Scenario B: Outdoor Gear (e.g., Sea to Summit Coolmax Products)
Sea to Summit builds backpacking gear — sleeping bag liners, stuff sacks, and apparel — and they use Coolmax in many of their liner fabrics. Why? Because in a sleeping bag, sweat doesn't evaporate; it pools. A standard polyester liner traps moisture, making you cold and clammy by 3 AM.
I once tested a competitor's cheap poly liner on a late-September trip. Worst decision of the year. Woke up shivering. The Sea to Summit Coolmax liner I bought afterward? Bone dry. That's the difference a purpose-built fiber makes.
Takeaway for manufacturers: If your product lives in a high-humidity or confined-wear environment (backpack liners, helmet liners, mattress toppers), standard poly won't cut it. Coolmax isn't much more expensive than standard polyester when purchased at scale — maybe $0.50–0.80 per yard extra — but the performance delta is massive. And yes, small-run suppliers can order Coolmax yarn in batches as small as 50 yards. Don't let minimums scare you.
Scenario C: Everyday Apparel (e.g., T-shirts, and Yes — Denim)
Here's where things get nuanced. For a standard T-shirt or casual jeans, do you need Coolmax? Most people assume the answer is no. But let me tell you about the dark blue denim jeans order I messed up.
In March 2022, a startup brand asked for 2,000 pairs of dark blue denim jeans with moisture-wicking lining inside the waistband and pockets. They wanted Coolmax. I argued against it — said regular cotton lining was fine. The jeans sold well, but after two months, reviews started coming in: "The waistband feels damp when I sit for long periods." The brand had to add a second waistband liner. Cost an extra $4.50 per pair and a two-week production delay.
Lesson: In high-contact areas (waistbands, underarms, collars), Coolmax makes a real difference — even in heavy denim. The outer fabric can be 100% cotton; the liner just needs to move sweat away. The same logic applies to polo shirts and work uniforms. The question everyone asks is "does it breathe?" The question they should ask is "where does the moisture go?" Coolmax gives it somewhere to go.
When Coolmax Doesn't Work (And What to Use Instead)
Let's be honest: Coolmax isn't perfect for every situation. For extreme cold weather layering, Merino wool still wins for warmth retention. For luxury dress shirts, cotton or silk (yes, that's where the "silk" reference comes in) provides a hand feel that synthetics can't match.

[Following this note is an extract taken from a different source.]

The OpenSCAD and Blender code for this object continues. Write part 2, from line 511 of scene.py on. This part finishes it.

And if you're manufacturing budget-priced fast fashion, the cost premium may not be justified.
But if your customer is complaining about sweaty feet, clammy backpacks, or uncomfortable waistbands, Coolmax is often the solution they didn't know existed.
How to Decide Which Scenario You're In
Here's a quick litmus test I now use for every sourcing project:
- Is the product in direct contact with skin for more than 4 hours at a time? (If yes → consider Coolmax for the contact layers)

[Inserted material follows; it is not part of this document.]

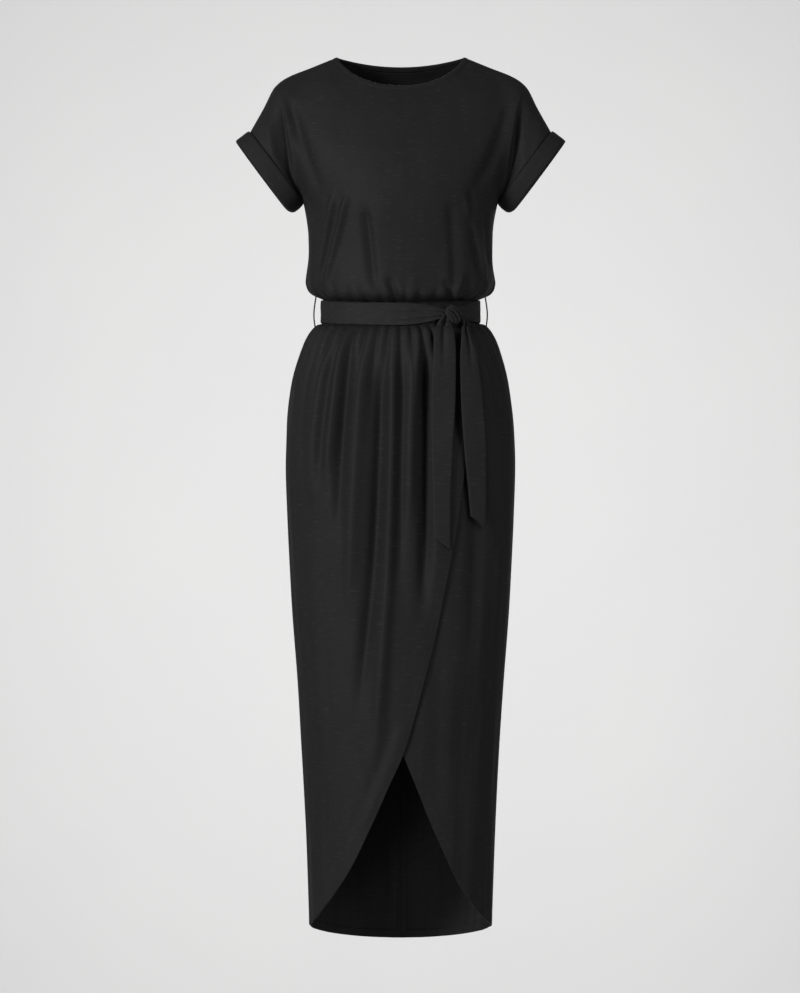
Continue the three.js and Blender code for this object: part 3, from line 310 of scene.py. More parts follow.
def table_curve(table, output, reference=0):
    """A curve through the rows of a table, from its reference column to the output column:
    cubics whose slopes are harmonic means of their neighbours, so it never overshoots."""
    rows = np.array(sorted([(row[reference], row[output]) for row in table]), dtype=float)
    given, wanted = rows[:, 0], rows[:, 1]
    rise = np.diff(wanted) / np.diff(given)
    product = rise[:-1] * rise[1:]
    total = rise[:-1] + rise[1:]
    inner = np.where(product > 0, 2 * product / np.where(total == 0, 1, total), 0)
    slopes = np.concatenate([rise[:1], inner, rise[-1:]])

    def curve(value):
        value = np.clip(value, given[0], given[-1])
        i = np.clip(np.searchsorted(given, value, side="right") - 1, 0, len(given) - 2)
        span = given[i + 1] - given[i]
        t = (value - given[i]) / span
        bend0, bend1 = span * slopes[i], span * slopes[i + 1]
        change = wanted[i + 1] - wanted[i]
        cubic = (bend0 + bend1 - 2 * change) * t ** 3
        return wanted[i] + bend0 * t + (3 * change - 2 * bend0 - bend1) * t ** 2 + cubic

    return curve


def section_curves(table):
    """Half width and the two depths of a table of level sections, as functions of height."""
    return {"width": table_curve(table, 1), "front": table_curve(table, 2),
            "back": table_curve(table, 3)}


def waist_dip(angle, z, side):
    """How much lower the waist line hangs in front than at the sides: a cosine round the
    front that fades away from the waist."""
    if side == "back":
        return np.zeros(np.broadcast(angle, z).shape)
    fade = 1 - smoothstep(np.abs(z - WAIST_HEIGHT), WAIST_DIP_FULL, WAIST_DIP_REACH)
    return WAIST_DIP * np.maximum(0, np.cos(angle)) * fade


def fold_lift(folds, angle, z, sections, side):
    """Lift of the long folds: each runs along a parabola through its three points, is a bell
    across, and fades in and out over its two ends."""
    width = sections["width"](z)
    radius = (width + sections[side](z)) / 2
    lift = np.zeros(np.broadcast(angle, z).shape)
    for x0, z0, x1, z1, x2, z2, half_width, height in folds:
        along = np.clip((z0 - z) / (z0 - z2), 0, 1)
        turn = (z0 - z1) / (z0 - z2)
        bend = (x1 - mix(x0, x2, turn)) / (turn * (1 - turn))
        middle = np.arcsin(np.clip((mix(x0, x2, along) + bend * along * (1 - along)) / width, -1, 1))
        across = (angle - middle) * radius / half_width
        ends = smoothstep(along, 0, 0.2) * (1 - smoothstep(along, 0.7, 1))
        lift += height * ends * np.exp(-across ** 2)
    return lift * smoothstep(90 - np.abs(np.degrees(angle)), 0, 12)


def uneven_gathers(count, height, fade):
    """A table of gathers as many as fit the width, uneven in width, height and fade."""
    i = np.arange(count)
    until = -90 + 180 / count * (i + 1 + 0.2 * np.sin(2.3 * i + 1))
    until[-1] = 90
    heights = height * (1 + 0.16 * np.sin(3.1 * i))
    return np.stack([until, heights, fade * (1 + 0.35 * np.sin(1.9 * i + 2))], axis=1)


BODICE_BACK_GATHERS = uneven_gathers(16, 4.6, 40)


def gather_angle(gathers, place):
    """The angle, in radians, of a place counted in gathers from the left side seam."""
    edges = np.concatenate([[-90], np.array(gathers)[:, 0]])
    return np.radians(np.interp(place, np.arange(len(edges)), edges))


# The crest's power below 1 draws the valleys between gathers in tighter than the crests. They
# reach their full height 22 mm above the waist and 24 mm below it, and fade from there. On the
# skirt they fade 1.7 times as slowly as the table says.
CREST_POWER = 0.64
GATHERS_ABOVE, GATHERS_BELOW, SKIRT_FADE = 22, 24, 1.7


def gather_at(gathers, angle):
    """Height and fade of the gather at each angle, and its crest: a raised cosine from one
    valley to the next, drawn in tighter at the valleys."""
    table = np.array(gathers)
    edges = np.concatenate([[-90], table[:, 0]])
    degrees = np.clip(np.degrees(angle), -90, 89.999)
    index = np.clip(np.searchsorted(edges, degrees, side="right") - 1, 0, len(table) - 1)
    phase = (degrees - edges[index]) / (edges[index + 1] - edges[index])
    crest = ((1 - np.cos(2 * math.pi * phase)) / 2) ** CREST_POWER
    return table[index, 1], table[index, 2], crest


def bodice_gather_lift(gathers, angle, z):
    """Lift of the gathers above the belt: low under it, full just above, fading upwards."""
    height, fade, crest = gather_at(gathers, angle)
    rise = z - (WAIST_HEIGHT + GATHERS_ABOVE)
    full = height * np.exp(-(np.maximum(0, rise) / fade) ** 2)
    return crest * mix(UNDER_BELT_LIFT, full, smoothstep(rise, -4, 8))


def soft_ripple(u, v, seed, length_u, length_v, height, waves=14):
    """Small uneven waves of hanging cloth: a sum of cosines whose lengths and phases are
    drawn at random from a fixed seed, with the given typical lengths across and down."""
    random = np.random.default_rng(seed)
    total = np.zeros(np.broadcast(u, v).shape)
    for _ in range(waves):
        turn_u = random.normal(0, 1) * 2 * math.pi / length_u
        turn_v = random.normal(0, 1) * 2 * math.pi / length_v
        total += np.cos(u * turn_u + v * turn_v + random.uniform(0, 2 * math.pi))
    return height * total / math.sqrt(waves)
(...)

- Will the wearer sweat? (If yes → Coolmax is worth the upcharge)
- Is the use case high-activity (sports, hiking, labor)? (If yes → Coolmax should be your default)
- Are you making a low-budget item where price dictates every decision? (If yes → you may need to compromise)
I've walked through this checklist with over 40 clients in the past three years. It's caught 47 potential performance failures before they hit production. The one time I ignored my own checklist? That $1,200 shirt disaster in 2018. Some lessons stick.
Final Word: Small Orders, Big Performance
When I was starting out, the suppliers who treated my $200 Coolmax trial orders seriously are the ones I still use for $20,000 orders. Don't let anyone tell you that small-run brands don't deserve premium fabric options. Coolmax yarn is available in small quantities from major distributors (Unifi, Milliken, etc.) with no minimums on many blends. Sample a few yards, test your product, and see the difference yourself.
Polyester doesn't have to be uncomfortable. You just have to pick the right polyester.